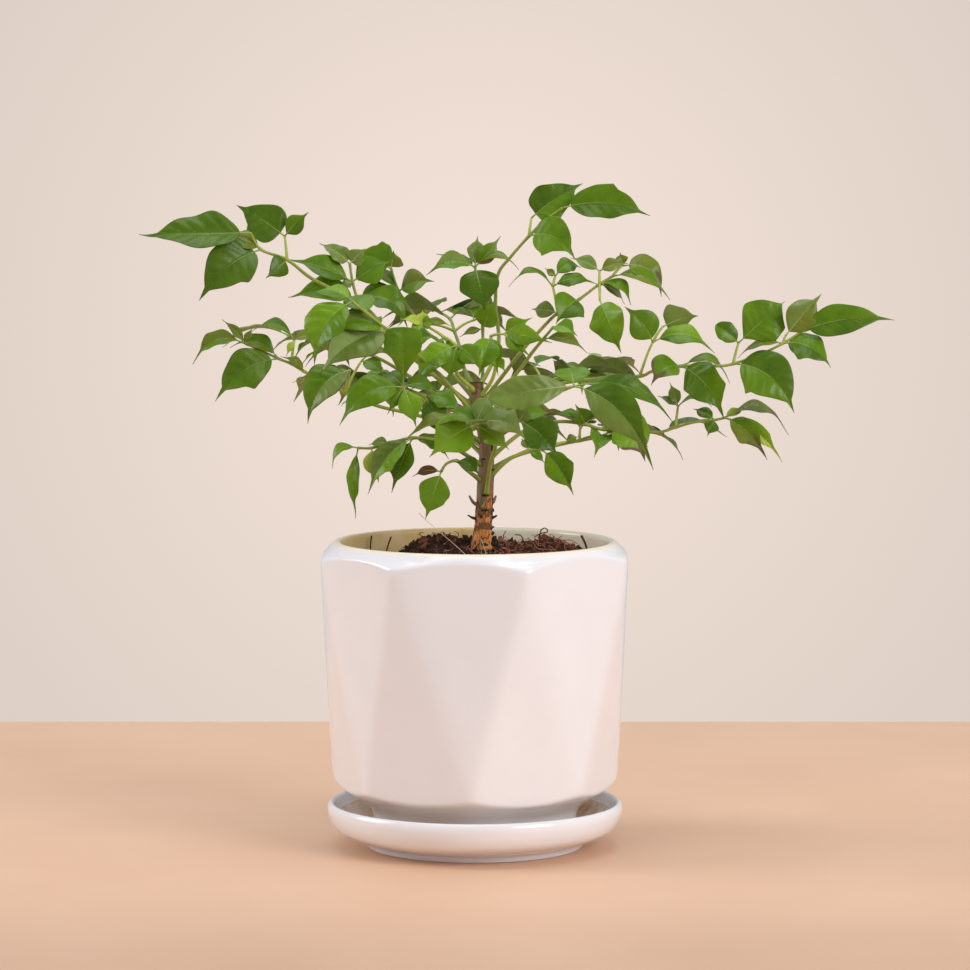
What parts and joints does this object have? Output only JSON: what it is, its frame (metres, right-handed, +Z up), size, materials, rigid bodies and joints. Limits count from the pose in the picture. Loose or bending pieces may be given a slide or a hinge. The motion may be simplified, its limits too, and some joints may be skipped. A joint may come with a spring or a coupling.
{
  "type": "potted china doll plant",
  "caption": "Small evergreen houseplant with a short trunk and spreading compound leaves in a faceted white glazed pot on a matching saucer.",
  "frame": {"origin": "centre of the saucer's flat underside, where the plant stands", "axes": "+Z up along the trunk, -Y towards the front that the picture shows, +X to the viewer's right along the crown's longest spread"},
  "size_m": [0.292, 0.1978, 0.2586],
  "materials": {
    "white_glaze": "gloss",
    "potting_soil": "matt, crumbly coir",
    "bark": "rough",
    "stem_green": "satin",
    "leaf_green": "semi-gloss"
  },
  "bodies": {
    "root": {"pot": "white_glaze", "saucer": "white_glaze", "soil": "potting_soil", "trunk": "bark", "petiole_left_high": "stem_green", "foliage_left_high": "leaf_green", "petiole_left_mid": "stem_green", "foliage_left_mid": "leaf_green", "petiole_left_top": "stem_green", "foliage_left_top": "leaf_green", "petiole_left_top_back": "stem_green", "foliage_left_top_back": "leaf_green", "petiole_young": "stem_green", "foliage_young": "leaf_green", "petiole_centre_top": "stem_green", "foliage_centre_top": "leaf_green", "petiole_centre": "stem_green", "foliage_centre": "leaf_green", "petiole_top": "stem_green", "foliage_top": "leaf_green", "petiole_right_top": "stem_green", "foliage_right_top": "leaf_green", "petiole_right_second": "stem_green", "foliage_right_second": "leaf_green", "petiole_right_long": "stem_green", "foliage_right_long": "leaf_green", "petiole_right_low": "stem_green", "foliage_right_low": "leaf_green", "petiole_front_right": "stem_green", "foliage_front_right": "leaf_green", "petiole_front_centre": "stem_green", "foliage_front_centre": "leaf_green", "petiole_right_front_low": "stem_green", "foliage_right_front_low": "leaf_green", "petiole_front_left": "stem_green", "foliage_front_left": "leaf_green", "petiole_left_front_mid": "stem_green", "foliage_left_front_mid": "leaf_green", "petiole_left_low": "stem_green", "foliage_left_low": "leaf_green", "petiole_low_drop": "stem_green", "foliage_low_drop": "leaf_green", "petiole_low_right": "stem_green", "foliage_low_right": "leaf_green", "petiole_back_right": "stem_green", "foliage_back_right": "leaf_green", "petiole_back_left_high": "stem_green", "foliage_back_left_high": "leaf_green", "petiole_back_left": "stem_green", "foliage_back_left": "leaf_green", "petiole_back_high": "stem_green", "foliage_back_high": "leaf_green", "petiole_back_low": "stem_green", "foliage_back_low": "leaf_green", "petiole_back_right_high": "stem_green", "foliage_back_right_high": "leaf_green", "petiole_back_right_side": "stem_green", "foliage_back_right_side": "leaf_green", "petiole_back_left_low": "stem_green", "foliage_back_left_low": "leaf_green"}
  },
  "joints": []
}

+===+

● **Exercise directions**
Give back each line above precisely as it stands.

● **Completed task**
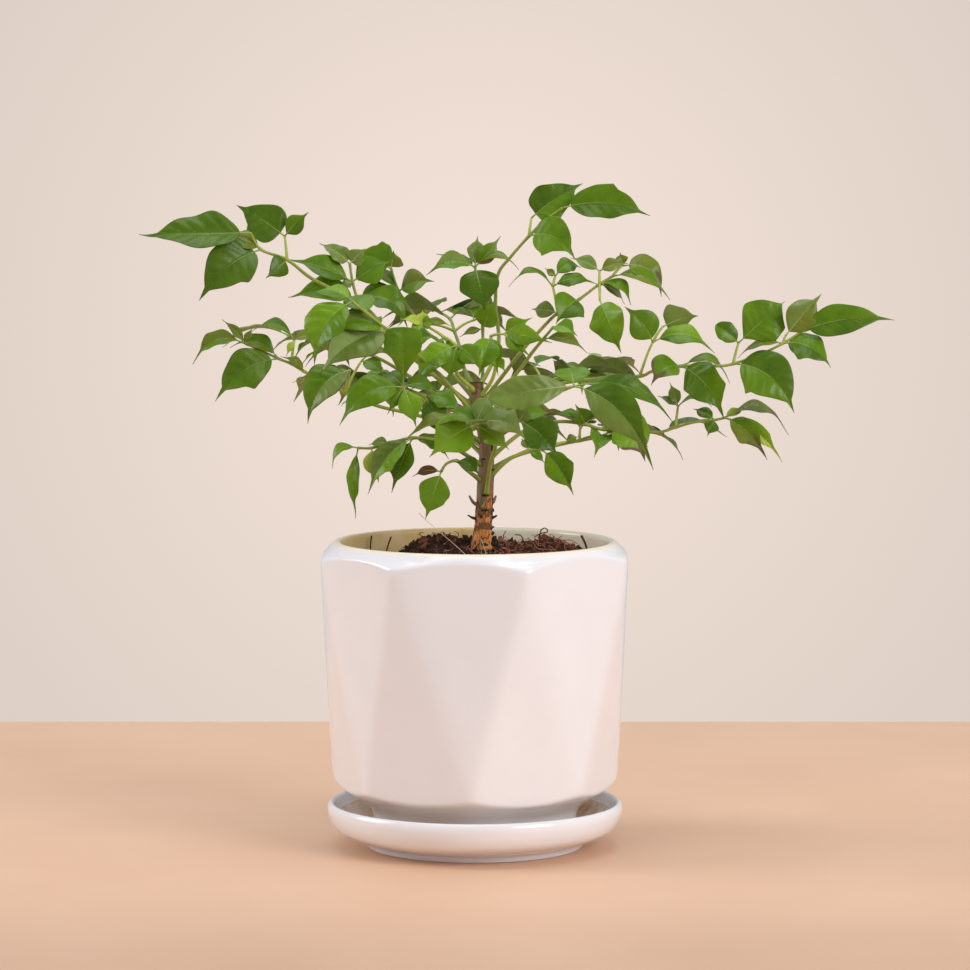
What parts and joints does this object have? Output only JSON: what it is, its frame (metres, right-handed, +Z up), size, materials, rigid bodies and joints. Limits count from the pose in the picture. Loose or bending pieces may be given a slide or a hinge. The motion may be simplified, its limits too, and some joints may be skipped. A joint may come with a spring or a coupling.
{
  "type": "potted china doll plant",
  "caption": "Small evergreen houseplant with a short trunk and spreading compound leaves in a faceted white glazed pot on a matching saucer.",
  "frame": {"origin": "centre of the saucer's flat underside, where the plant stands", "axes": "+Z up along the trunk, -Y towards the front that the picture shows, +X to the viewer's right along the crown's longest spread"},
  "size_m": [0.292, 0.1978, 0.2586],
  "materials": {
    "white_glaze": "gloss",
    "potting_soil": "matt, crumbly coir",
    "bark": "rough",
    "stem_green": "satin",
    "leaf_green": "semi-gloss"
  },
  "bodies": {
    "root": {"pot": "white_glaze", "saucer": "white_glaze", "soil": "potting_soil", "trunk": "bark", "petiole_left_high": "stem_green", "foliage_left_high": "leaf_green", "petiole_left_mid": "stem_green", "foliage_left_mid": "leaf_green", "petiole_left_top": "stem_green", "foliage_left_top": "leaf_green", "petiole_left_top_back": "stem_green", "foliage_left_top_back": "leaf_green", "petiole_young": "stem_green", "foliage_young": "leaf_green", "petiole_centre_top": "stem_green", "foliage_centre_top": "leaf_green", "petiole_centre": "stem_green", "foliage_centre": "leaf_green", "petiole_top": "stem_green", "foliage_top": "leaf_green", "petiole_right_top": "stem_green", "foliage_right_top": "leaf_green", "petiole_right_second": "stem_green", "foliage_right_second": "leaf_green", "petiole_right_long": "stem_green", "foliage_right_long": "leaf_green", "petiole_right_low": "stem_green", "foliage_right_low": "leaf_green", "petiole_front_right": "stem_green", "foliage_front_right": "leaf_green", "petiole_front_centre": "stem_green", "foliage_front_centre": "leaf_green", "petiole_right_front_low": "stem_green", "foliage_right_front_low": "leaf_green", "petiole_front_left": "stem_green", "foliage_front_left": "leaf_green", "petiole_left_front_mid": "stem_green", "foliage_left_front_mid": "leaf_green", "petiole_left_low": "stem_green", "foliage_left_low": "leaf_green", "petiole_low_drop": "stem_green", "foliage_low_drop": "leaf_green", "petiole_low_right": "stem_green", "foliage_low_right": "leaf_green", "petiole_back_right": "stem_green", "foliage_back_right": "leaf_green", "petiole_back_left_high": "stem_green", "foliage_back_left_high": "leaf_green", "petiole_back_left": "stem_green", "foliage_back_left": "leaf_green", "petiole_back_high": "stem_green", "foliage_back_high": "leaf_green", "petiole_back_low": "stem_green", "foliage_back_low": "leaf_green", "petiole_back_right_high": "stem_green", "foliage_back_right_high": "leaf_green", "petiole_back_right_side": "stem_green", "foliage_back_right_side": "leaf_green", "petiole_back_left_low": "stem_green", "foliage_back_left_low": "leaf_green"}
  },
  "joints": []
}